#### Required task:
Copy each line exactly. Leave nothing out.

━━━━━━━━━━━━━━━━

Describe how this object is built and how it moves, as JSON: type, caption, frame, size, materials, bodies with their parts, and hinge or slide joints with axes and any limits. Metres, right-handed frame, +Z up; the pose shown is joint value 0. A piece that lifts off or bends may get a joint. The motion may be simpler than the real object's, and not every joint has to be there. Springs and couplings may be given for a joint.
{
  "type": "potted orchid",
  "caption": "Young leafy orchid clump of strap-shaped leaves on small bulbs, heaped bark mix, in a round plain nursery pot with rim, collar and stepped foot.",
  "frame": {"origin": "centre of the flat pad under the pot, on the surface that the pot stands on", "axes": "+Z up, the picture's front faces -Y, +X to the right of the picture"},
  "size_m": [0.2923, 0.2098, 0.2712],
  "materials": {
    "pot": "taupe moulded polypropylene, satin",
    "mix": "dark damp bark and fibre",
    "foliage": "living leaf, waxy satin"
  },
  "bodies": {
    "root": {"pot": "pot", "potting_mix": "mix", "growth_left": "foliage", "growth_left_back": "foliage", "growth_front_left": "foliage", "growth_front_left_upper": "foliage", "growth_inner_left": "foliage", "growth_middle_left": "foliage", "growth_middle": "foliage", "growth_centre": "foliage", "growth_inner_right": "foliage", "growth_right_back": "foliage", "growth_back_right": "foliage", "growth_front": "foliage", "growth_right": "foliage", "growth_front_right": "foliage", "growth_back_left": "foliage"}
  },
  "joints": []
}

━━━━━━━━━━━━━━━━

#### Result:
Describe how this object is built and how it moves, as JSON: type, caption, frame, size, materials, bodies with their parts, and hinge or slide joints with axes and any limits. Metres, right-handed frame, +Z up; the pose shown is joint value 0. A piece that lifts off or bends may get a joint. The motion may be simpler than the real object's, and not every joint has to be there. Springs and couplings may be given for a joint.
{
  "type": "potted orchid",
  "caption": "Young leafy orchid clump of strap-shaped leaves on small bulbs, heaped bark mix, in a round plain nursery pot with rim, collar and stepped foot.",
  "frame": {"origin": "centre of the flat pad under the pot, on the surface that the pot stands on", "axes": "+Z up, the picture's front faces -Y, +X to the right of the picture"},
  "size_m": [0.2923, 0.2098, 0.2712],
  "materials": {
    "pot": "taupe moulded polypropylene, satin",
    "mix": "dark damp bark and fibre",
    "foliage": "living leaf, waxy satin"
  },
  "bodies": {
    "root": {"pot": "pot", "potting_mix": "mix", "growth_left": "foliage", "growth_left_back": "foliage", "growth_front_left": "foliage", "growth_front_left_upper": "foliage", "growth_inner_left": "foliage", "growth_middle_left": "foliage", "growth_middle": "foliage", "growth_centre": "foliage", "growth_inner_right": "foliage", "growth_right_back": "foliage", "growth_back_right": "foliage", "growth_front": "foliage", "growth_right": "foliage", "growth_front_right": "foliage", "growth_back_left": "foliage"}
  },
  "joints": []
}